Now we're ready to run the optimization procedure and see if we can improve on that, while holding the default query parameters constant.

We know that there's roughly a standard range for each parameter, so we've hardcoded those. We don't show all the code details here, but you can have a look in the corresponding Python module files for more details. Here's the pertinent details for our parameter space:

* `k1`: `0.5` to `5.0`
* `b`: `0.3` to `1.0`
* number of iterations: `40`
* number of initial points: `10`
* static initial points:
  * Elasticsearch defaults: `k1`: `1.2`, `b`: `0.75`
  * Anserini [1] defaults: `k1`: `0.9`, `b`: `0.4`
  
[1] [anserini](https://github.com/castorini/anserini) is a commonly used tool in academia for research into search systems

In [None]:
%%time

_, best_params, _, metadata = optimize_bm25_mrr100(es, max_concurrent_searches, index template_id, query_params)

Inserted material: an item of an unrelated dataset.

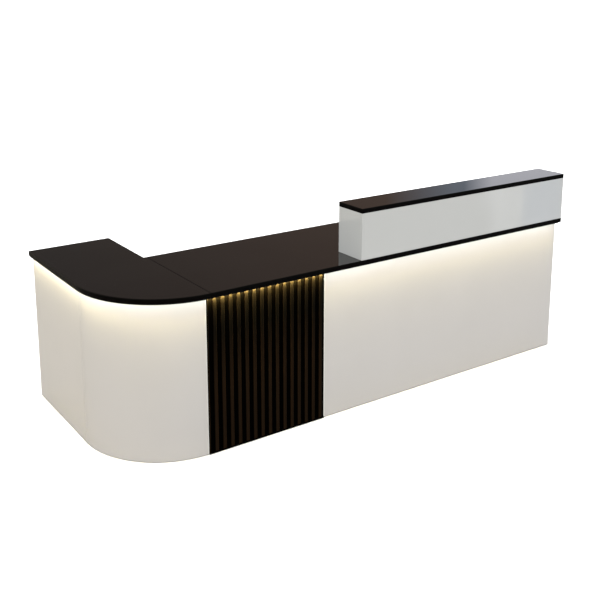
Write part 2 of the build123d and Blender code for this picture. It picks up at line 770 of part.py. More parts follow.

Here's a look at the parameter space, which is easy to plot here since there are just two parameters. 

In [None]:
_ = plot_objective(metadata, sample_source='result')

It's good to see smooth curves with just a single optimal point in the parameter space.

In [10]:
%%time

set_bm25_parameters(es, index, **best_params)

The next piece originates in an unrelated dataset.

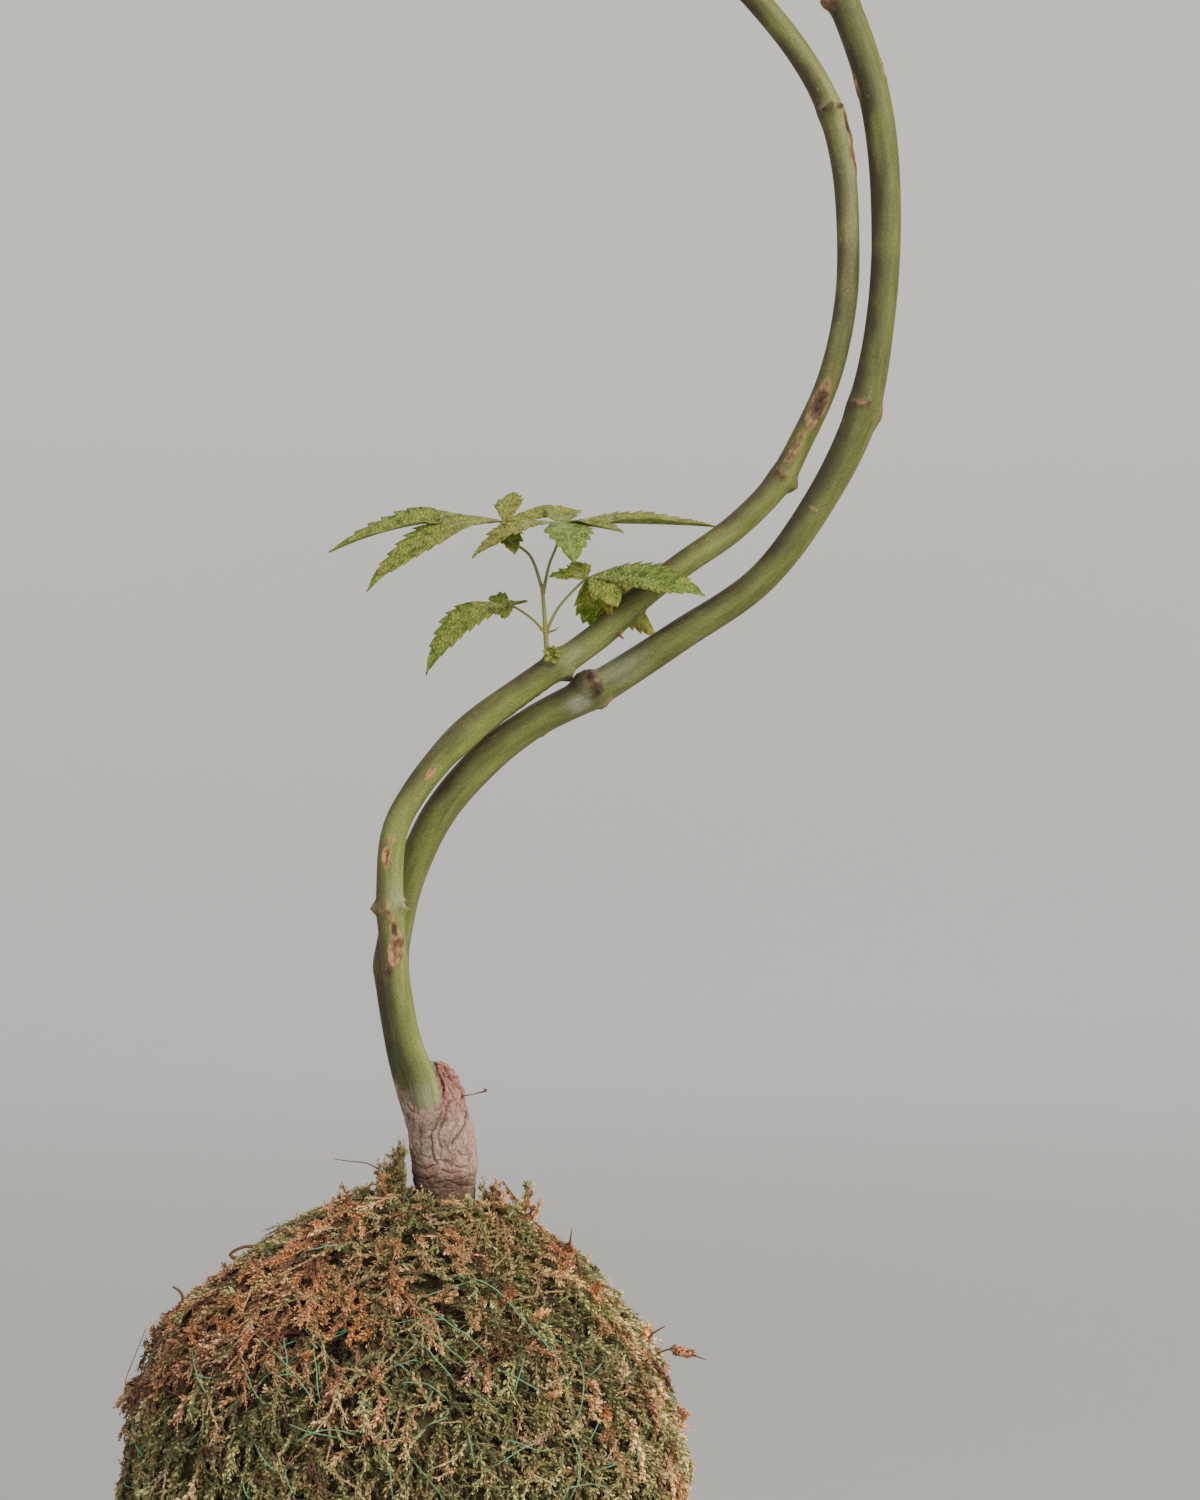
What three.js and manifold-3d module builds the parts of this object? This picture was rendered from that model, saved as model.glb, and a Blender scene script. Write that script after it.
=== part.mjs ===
// Kokedama: a plant whose root ball is wrapped in moss and bound with thread, with two stems
// trained together in a long S-curve. Millimetres, +Z up. The origin is the centre of the small
// flat that the ball rests on. The stems lean out towards +X, and -Y is the front.
import * as THREE from 'three';
import { mergeVertices } from 'three/addons/utils/BufferGeometryUtils.js';
import Module from 'manifold-3d';

const wasm = await Module();
wasm.setup();

// ---------------------------------------------------------------- driving dimensions
const BALL_R = 75;                       // the ball, out to the moss
const FLAT_R = 30;                       // the flat under it
const BALL = new THREE.Vector3(0, 0, Math.sqrt(BALL_R ** 2 - FLAT_R ** 2));
const SOIL_R = 62;                       // soil inside the moss
const SOIL_FLOOR = 8;                    // moss left under the soil
const GAP = 0.35;                        // clearance between pieces that touch
const TUFT_H = 7;                        // how far the moss shoots stand out
const MOSS_STEPS = 13;                   // how finely the moss surface is divided
const THREAD_R = 0.5;
const BLADE_T = 0.75;                    // leaf blade
const PETIOLE_R = 0.75;

// [x, y, z, radius] along each stem, from its foot in the trunk to its top
const FRONT_STEM = [
  [9.6, -3.1, 157.7, 3.7], [7.7, -4.4, 165.3, 3.8], [1.5, -4.5, 184.7, 3.45], [-1.7, -4.6, 203.7, 3.4],
  [-3.4, -4.5, 222.7, 3.45], [-1.8, -3.8, 238.4, 3.4], [3, -3.2, 247.9, 3.4], [9.8, -2.8, 257.4, 3.45],
  [19.9, -2.4, 267.1, 3.5], [32.7, -2, 276.1, 3.5], [51.1, -1, 288.4, 3.55], [71.7, 1, 306.2, 3.35],
  [85.4, 2.5, 316.3, 3.35], [96.3, 4, 327.5, 3.35], [102.3, 4.5, 338.2, 3.1], [110, 4.5, 355.5, 3],
  [114.1, 3.5, 375, 2.95], [114.5, 2, 392.8, 2.95], [113.1, 1, 409.4, 3.1], [109.7, 0, 423.4, 3.3],
  [102.7, -2, 436.8, 3.2], [90.8, -4, 451.6, 3.2], [77, -6, 464.2, 3], [64.5, -7, 475.7, 2.8],
  [55, -7, 487.7, 2.5], [50.5, -6, 501.7, 2.1],
];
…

_ = evaluate_mrr100_dev(es, max_concurrent_searches, index, template_id, query_params)

Score: 0.2575
CPU times: user 2.02 s, sys: 757 ms, total: 2.78 s
Wall time: 36.5 s


Pretty good, we see an improvement just from tuning the BM25 parameters.

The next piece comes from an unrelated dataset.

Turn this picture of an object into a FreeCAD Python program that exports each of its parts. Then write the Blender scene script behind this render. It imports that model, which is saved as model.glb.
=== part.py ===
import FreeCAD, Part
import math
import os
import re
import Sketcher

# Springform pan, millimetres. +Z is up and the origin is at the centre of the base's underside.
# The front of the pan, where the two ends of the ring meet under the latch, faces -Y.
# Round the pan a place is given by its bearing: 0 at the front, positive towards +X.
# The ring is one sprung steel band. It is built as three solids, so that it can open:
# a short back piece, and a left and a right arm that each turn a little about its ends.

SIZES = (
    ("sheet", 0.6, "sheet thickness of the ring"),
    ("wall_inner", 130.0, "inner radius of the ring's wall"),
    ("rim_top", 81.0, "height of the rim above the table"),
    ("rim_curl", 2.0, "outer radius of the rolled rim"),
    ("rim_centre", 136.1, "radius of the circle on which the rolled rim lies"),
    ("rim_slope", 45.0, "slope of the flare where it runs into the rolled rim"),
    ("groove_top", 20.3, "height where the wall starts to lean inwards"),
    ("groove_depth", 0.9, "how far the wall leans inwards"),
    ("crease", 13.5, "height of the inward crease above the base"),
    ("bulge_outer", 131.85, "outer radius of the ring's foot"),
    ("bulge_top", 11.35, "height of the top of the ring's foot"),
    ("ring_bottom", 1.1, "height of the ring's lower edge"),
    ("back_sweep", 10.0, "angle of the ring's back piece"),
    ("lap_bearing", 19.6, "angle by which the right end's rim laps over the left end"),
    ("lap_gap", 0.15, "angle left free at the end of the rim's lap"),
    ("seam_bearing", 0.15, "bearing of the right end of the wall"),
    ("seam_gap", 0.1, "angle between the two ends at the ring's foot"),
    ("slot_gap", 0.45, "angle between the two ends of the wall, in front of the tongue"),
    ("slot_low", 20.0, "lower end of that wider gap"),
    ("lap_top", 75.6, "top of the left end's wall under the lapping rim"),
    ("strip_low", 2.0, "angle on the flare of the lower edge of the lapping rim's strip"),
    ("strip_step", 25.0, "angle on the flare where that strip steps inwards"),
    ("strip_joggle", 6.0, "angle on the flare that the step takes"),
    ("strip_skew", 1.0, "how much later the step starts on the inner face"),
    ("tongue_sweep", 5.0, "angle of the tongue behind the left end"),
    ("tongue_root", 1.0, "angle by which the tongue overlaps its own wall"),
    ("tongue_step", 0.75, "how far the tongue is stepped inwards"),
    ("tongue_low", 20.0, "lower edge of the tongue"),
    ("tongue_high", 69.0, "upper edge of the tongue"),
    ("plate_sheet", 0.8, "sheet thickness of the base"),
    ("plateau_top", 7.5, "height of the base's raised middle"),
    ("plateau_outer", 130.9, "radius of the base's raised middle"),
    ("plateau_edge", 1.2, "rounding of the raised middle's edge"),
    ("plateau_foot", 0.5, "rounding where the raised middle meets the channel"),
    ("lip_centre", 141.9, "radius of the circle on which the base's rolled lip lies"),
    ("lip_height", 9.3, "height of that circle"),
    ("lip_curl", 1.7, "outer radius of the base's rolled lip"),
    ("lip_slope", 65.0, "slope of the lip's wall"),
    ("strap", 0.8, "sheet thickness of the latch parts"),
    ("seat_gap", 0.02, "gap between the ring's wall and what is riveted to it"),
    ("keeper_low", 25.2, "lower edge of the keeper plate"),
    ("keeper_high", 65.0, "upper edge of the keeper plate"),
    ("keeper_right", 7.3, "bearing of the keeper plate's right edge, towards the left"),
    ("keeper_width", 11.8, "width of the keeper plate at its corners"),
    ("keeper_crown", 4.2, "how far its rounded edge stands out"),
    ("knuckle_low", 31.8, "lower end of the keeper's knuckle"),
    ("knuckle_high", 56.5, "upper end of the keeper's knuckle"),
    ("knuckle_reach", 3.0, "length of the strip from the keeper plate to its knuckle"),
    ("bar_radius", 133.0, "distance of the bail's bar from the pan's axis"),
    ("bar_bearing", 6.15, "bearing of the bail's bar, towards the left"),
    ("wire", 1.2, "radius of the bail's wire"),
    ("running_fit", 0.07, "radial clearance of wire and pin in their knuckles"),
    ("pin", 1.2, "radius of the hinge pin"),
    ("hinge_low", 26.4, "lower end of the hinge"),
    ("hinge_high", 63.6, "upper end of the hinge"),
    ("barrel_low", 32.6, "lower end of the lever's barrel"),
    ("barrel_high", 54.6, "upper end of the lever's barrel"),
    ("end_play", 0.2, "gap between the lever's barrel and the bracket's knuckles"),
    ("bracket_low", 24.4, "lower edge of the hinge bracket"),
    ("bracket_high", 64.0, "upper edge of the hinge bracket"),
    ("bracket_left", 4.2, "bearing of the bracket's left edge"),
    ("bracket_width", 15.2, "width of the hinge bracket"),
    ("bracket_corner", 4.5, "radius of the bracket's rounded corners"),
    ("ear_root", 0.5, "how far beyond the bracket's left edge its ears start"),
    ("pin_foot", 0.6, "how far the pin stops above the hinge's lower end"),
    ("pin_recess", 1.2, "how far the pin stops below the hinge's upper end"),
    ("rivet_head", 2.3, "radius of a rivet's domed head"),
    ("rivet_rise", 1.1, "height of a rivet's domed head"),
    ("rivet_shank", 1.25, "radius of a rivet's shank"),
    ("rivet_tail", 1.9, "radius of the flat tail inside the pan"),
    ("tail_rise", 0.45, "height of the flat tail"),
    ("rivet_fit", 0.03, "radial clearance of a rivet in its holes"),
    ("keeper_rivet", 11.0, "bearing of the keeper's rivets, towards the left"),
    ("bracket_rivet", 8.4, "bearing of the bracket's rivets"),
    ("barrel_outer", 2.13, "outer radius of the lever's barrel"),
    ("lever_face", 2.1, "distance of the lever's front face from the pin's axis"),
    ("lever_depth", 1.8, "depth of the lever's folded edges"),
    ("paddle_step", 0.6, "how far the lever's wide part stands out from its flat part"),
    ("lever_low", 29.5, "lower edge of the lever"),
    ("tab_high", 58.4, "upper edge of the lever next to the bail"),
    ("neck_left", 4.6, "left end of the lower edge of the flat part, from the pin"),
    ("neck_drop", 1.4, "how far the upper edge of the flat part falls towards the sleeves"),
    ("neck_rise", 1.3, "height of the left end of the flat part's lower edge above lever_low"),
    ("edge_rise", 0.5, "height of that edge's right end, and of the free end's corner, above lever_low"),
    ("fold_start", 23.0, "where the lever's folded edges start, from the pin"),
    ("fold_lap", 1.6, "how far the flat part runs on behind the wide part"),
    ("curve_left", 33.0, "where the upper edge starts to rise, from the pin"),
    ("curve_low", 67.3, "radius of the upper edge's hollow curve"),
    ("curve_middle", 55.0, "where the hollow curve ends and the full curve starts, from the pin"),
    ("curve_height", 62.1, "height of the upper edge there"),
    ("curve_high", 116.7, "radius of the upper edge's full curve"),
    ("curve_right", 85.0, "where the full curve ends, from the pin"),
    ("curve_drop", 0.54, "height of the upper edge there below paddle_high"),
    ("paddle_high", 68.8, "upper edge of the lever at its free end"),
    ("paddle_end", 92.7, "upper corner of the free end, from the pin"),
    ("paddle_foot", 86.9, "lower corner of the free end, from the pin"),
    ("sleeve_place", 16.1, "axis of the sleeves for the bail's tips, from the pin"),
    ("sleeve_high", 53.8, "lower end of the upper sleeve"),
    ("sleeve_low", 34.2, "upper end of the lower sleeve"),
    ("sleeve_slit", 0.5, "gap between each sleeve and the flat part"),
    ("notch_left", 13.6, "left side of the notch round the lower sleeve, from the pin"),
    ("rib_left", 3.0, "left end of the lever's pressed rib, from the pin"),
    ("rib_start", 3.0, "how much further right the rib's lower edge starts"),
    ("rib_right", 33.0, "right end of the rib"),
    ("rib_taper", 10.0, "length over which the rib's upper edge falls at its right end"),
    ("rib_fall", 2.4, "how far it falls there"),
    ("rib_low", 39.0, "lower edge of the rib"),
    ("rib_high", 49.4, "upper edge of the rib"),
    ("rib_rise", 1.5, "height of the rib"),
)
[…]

Before we wrap up the notebook, it's good to set the BM25 index settings back to the defaults so that anything we run after this notebook on the same index will not be using unexpected parameter values!

In [12]:
set_bm25_parameters(es, index, **default_bm25_params)

## Conclusion

We've shown a very simple but principled way to tune BM25 parameters `k1` and `b`. We've used a similar approach as when optimizing query parameters. In this case, it was useful to rely on Bayesian optimization since we set a pretty wide range over parameters. Stepping through each 1/10th or 1/100th of each parameter in a grid search would be very time consuming indeed.